Locate all lines with the word "rigid" and copy them out.

▸ **EXERCISE MATERIAL**:
-- Start --

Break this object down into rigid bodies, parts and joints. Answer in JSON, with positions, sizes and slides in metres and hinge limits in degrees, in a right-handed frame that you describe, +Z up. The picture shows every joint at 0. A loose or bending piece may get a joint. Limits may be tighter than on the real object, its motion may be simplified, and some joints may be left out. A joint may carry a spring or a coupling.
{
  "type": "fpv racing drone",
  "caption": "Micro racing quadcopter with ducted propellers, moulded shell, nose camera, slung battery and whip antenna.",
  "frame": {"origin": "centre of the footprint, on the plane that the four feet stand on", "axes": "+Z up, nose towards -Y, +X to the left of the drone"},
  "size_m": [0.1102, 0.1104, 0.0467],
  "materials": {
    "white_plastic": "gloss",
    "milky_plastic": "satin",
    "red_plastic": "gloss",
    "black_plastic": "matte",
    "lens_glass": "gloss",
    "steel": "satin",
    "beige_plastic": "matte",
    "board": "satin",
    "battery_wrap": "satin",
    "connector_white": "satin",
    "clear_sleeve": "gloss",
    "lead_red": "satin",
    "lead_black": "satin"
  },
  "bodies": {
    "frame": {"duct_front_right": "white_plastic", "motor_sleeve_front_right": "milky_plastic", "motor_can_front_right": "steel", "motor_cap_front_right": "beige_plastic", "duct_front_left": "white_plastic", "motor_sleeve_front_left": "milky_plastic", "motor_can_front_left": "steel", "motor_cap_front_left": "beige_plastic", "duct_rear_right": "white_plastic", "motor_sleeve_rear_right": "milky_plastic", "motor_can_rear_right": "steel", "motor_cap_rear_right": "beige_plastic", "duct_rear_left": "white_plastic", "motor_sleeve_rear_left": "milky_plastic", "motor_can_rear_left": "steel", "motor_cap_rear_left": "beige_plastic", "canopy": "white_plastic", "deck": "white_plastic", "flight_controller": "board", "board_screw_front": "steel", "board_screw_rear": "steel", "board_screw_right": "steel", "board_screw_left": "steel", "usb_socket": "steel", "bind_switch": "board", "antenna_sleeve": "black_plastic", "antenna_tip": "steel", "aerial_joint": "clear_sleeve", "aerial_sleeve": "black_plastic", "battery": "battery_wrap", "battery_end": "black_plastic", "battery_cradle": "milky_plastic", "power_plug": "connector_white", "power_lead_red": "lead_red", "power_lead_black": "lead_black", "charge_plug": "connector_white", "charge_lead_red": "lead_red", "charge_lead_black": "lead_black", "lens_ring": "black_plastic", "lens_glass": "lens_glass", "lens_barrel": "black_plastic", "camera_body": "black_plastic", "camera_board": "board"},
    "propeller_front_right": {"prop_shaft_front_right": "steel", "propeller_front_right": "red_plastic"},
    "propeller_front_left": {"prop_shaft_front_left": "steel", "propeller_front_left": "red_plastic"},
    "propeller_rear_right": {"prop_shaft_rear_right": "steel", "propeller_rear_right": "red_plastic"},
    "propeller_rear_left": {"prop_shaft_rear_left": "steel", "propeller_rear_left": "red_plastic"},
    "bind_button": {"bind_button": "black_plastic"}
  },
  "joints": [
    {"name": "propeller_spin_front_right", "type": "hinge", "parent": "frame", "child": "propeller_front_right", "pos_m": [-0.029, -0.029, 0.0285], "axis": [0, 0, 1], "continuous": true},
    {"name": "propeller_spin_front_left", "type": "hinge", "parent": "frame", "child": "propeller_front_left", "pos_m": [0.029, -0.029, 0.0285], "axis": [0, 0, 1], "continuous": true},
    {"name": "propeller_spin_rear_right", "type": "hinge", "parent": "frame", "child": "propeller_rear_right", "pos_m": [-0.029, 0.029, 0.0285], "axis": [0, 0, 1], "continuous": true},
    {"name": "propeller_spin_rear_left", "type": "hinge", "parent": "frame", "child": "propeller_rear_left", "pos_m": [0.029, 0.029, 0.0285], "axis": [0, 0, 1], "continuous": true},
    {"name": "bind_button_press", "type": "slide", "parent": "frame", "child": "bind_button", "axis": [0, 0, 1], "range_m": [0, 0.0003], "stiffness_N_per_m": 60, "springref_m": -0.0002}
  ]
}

-- End --
-- Start --

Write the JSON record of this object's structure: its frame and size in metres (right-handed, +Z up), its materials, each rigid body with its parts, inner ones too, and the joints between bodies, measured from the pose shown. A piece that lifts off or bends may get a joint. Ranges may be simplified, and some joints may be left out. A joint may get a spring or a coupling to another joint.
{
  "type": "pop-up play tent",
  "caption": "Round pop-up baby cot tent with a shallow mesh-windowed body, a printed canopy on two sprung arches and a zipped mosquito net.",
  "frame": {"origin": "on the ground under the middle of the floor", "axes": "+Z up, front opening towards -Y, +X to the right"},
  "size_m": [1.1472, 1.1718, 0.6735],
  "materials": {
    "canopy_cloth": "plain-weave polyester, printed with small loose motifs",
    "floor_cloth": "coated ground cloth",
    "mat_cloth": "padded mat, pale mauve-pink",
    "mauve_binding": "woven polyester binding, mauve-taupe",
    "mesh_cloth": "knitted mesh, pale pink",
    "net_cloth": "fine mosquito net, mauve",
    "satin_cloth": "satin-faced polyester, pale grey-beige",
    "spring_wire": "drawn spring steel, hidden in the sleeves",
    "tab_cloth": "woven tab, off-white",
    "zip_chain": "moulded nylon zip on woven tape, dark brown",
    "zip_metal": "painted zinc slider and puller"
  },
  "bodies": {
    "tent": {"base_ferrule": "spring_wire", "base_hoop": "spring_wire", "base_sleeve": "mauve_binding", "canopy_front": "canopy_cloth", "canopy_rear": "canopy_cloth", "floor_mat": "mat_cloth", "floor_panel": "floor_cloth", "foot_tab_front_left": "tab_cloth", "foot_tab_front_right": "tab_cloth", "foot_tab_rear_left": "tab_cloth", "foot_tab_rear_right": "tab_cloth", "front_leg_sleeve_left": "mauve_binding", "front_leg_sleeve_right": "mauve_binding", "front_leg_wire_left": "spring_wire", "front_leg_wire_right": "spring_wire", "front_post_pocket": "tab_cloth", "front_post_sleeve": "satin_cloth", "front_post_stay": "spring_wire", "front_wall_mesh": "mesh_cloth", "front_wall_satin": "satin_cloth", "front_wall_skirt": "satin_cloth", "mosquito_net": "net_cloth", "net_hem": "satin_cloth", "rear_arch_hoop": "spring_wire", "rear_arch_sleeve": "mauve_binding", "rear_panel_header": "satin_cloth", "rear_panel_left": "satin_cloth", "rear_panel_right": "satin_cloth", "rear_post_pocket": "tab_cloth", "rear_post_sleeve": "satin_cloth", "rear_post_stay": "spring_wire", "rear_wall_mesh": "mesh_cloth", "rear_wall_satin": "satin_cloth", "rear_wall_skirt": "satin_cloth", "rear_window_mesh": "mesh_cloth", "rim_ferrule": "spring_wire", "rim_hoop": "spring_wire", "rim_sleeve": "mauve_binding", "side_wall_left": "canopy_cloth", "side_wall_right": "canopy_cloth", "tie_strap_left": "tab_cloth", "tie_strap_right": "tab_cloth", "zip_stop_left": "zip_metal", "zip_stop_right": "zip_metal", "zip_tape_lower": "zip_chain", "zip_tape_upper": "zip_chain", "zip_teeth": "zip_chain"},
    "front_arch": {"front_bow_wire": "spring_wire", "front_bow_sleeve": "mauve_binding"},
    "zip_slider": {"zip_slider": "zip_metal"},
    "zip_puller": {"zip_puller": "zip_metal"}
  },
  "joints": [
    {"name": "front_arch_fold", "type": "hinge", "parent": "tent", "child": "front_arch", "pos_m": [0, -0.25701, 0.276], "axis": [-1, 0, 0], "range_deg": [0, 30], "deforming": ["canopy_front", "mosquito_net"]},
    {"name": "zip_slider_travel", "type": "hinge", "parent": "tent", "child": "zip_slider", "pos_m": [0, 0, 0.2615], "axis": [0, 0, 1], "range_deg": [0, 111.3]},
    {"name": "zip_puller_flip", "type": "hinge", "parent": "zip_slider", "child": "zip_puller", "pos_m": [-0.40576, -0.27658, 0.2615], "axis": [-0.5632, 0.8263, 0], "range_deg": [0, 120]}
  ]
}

-- End --

▸ **OUTPUT FOR THIS TASK**:
Break this object down into rigid bodies, parts and joints. Answer in JSON, with positions, sizes and slides in metres and hinge limits in degrees, in a right-handed frame that you describe, +Z up. The picture shows every joint at 0. A loose or bending piece may get a joint. Limits may be tighter than on the real object, its motion may be simplified, and some joints may be left out. A joint may carry a spring or a coupling.
Write the JSON record of this object's structure: its frame and size in metres (right-handed, +Z up), its materials, each rigid body with its parts, inner ones too, and the joints between bodies, measured from the pose shown. A piece that lifts off or bends may get a joint. Ranges may be simplified, and some joints may be left out. A joint may get a spring or a coupling to another joint.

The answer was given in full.